I picked up Fumihiko Maki's
City with a Hidden Past at Tsutaya Books in Daikanyama and ate it up as Tokyo revealed itself. The book has some history on land use and the growth patterns that shaped Edo-Tokyo. Knowing just a bit about land use, expansion, and topography make a city richer and
more legible.
Modern Tokyo addressing can get you within a block of what you're looking for; sub-block specificity, including which door on which floor of which unmarked apartment building, still requires tenacity. (Kudos to the Japanese Post.) In chapter 5, the author notes that the denser the neighborhood, the more the street gets used as personal space, and more "neighborliness" is often exhibited through sharing in public. (Note this was written before super-dense high-rises existed.) The denser the neighborhood, too, the harder to locate things tucked away. We found that, when seeking something nearby, people were excited to help and occasionally went to lengths to help us locate it.
Maki's book discusses the crucial distinction between street as ground versus street as figure across urban and architectural scales. Central Tokyo feels very much the former. Details of careful homesteading fill your visual space while tiny, unlabeled streets function as just a vessel. In Los Angeles, it's the opposite—the grand, charactered avenues and freeways navigate a sea of monotone housing. (The Hollywood and East side hills don't quite fit this paradigm, though.)
Chapter 3, on the Japanese sense of place and microtopology, notes that the orienting landmarks of Tokyo are hills, shrines, department stores, convenience stores, and perhaps historic sites. I started to collect the
mini-maps I found across our Japan trip, as reference ephemera to see what things were chosen as orientation markers, and how large a scale was deemed necessary to make a place findable again. Schools, Museums, and recognizable chain brands are indeed frequent, as are the through lines of train tracks and rivers. Hills have largely been folded into placenames proper. Streets and buildings bounce between foreground and background in the maps, and in some the streets are actually labeled. Not all have North pointed up. There is a lot of variety, but nearly all are tightly cropped. Some mini-maps even expect that their location be found virtually only by a visual of the local urban topology. Directions become completely relative: dependent on your ability to find a landmark, know which way is North, and remember where you got off the train.
Morgane introduced me to
tiny signs in Venice that serve as relative directions to major landmarks, both "official" and hand-drawn. These, especially those made by hand, are another mechanism by which locals assert which landmarks are meaningful and how to move in relation to them.
Nearly anyone who has played videogames, and the vast swath of the wealthy world that has used GIS navigation software, is accustomed to using a mini-map for local or superlocal orientation and contextual construction. The crucial decisions of what's included in the map depend on expected audience, common references, and necessary fidelity: the same judgements we make giving directions in any city. These decisions are made at a much smaller scale, by less omnipresent-feeling entities, in Tokyo's mini-maps.

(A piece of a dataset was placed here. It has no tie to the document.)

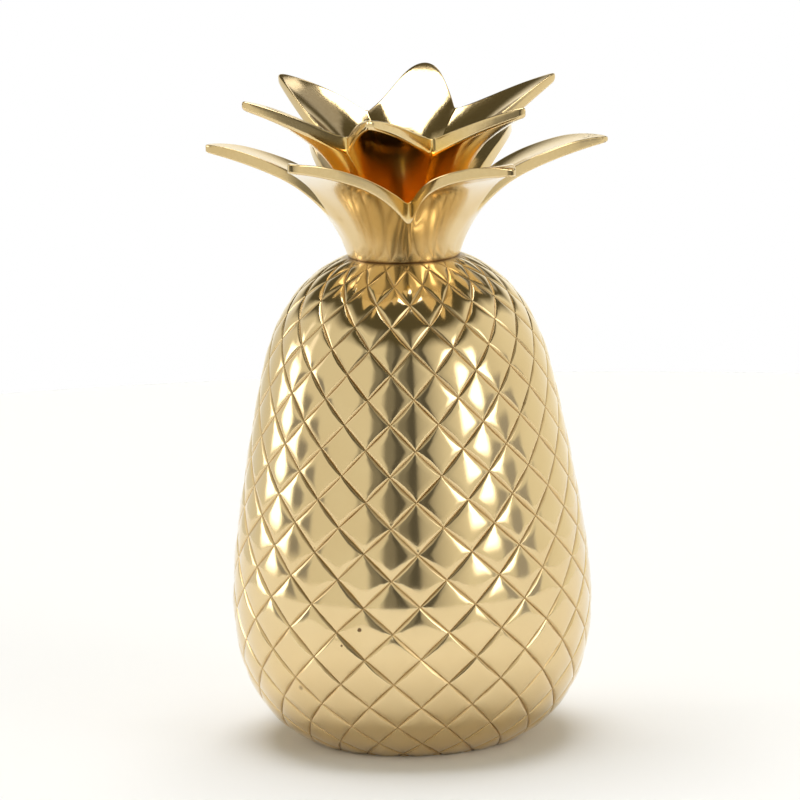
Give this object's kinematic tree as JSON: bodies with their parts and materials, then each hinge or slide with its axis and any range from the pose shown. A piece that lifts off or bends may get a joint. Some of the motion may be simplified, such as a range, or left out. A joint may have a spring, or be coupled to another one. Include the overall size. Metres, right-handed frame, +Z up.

Peter Turchi, in Maps of the Imagination, writes about prototypical use of the digital mini-map:
A common premise of [video] games is that they show the player only a very limited portion of physical 'space' at any one time. The key to success is [...] to find your way through the [landscape], which is revealed only in fragments, creating mystery and suspense.
Navigating a city isn't a video game (though Pokémon Go and Geocaching challenge that). However, getting around a new city—especially one without legible large-scale structure—can feel like exploring the unknown as one moves between points of comprehension (intersections, plazas, landmarks).
From the ground, every city exposes itself in pieces, and the urbanite's mental map accumulates with time and observation. Now, across an ocean from Japan, my mental map of Tokyo is but a patchwork of mini-maps, subway lines, and locally understood spaces—all stagnating until the dynamic replenishment of future conversations, more maps, and, hopefully, another trip.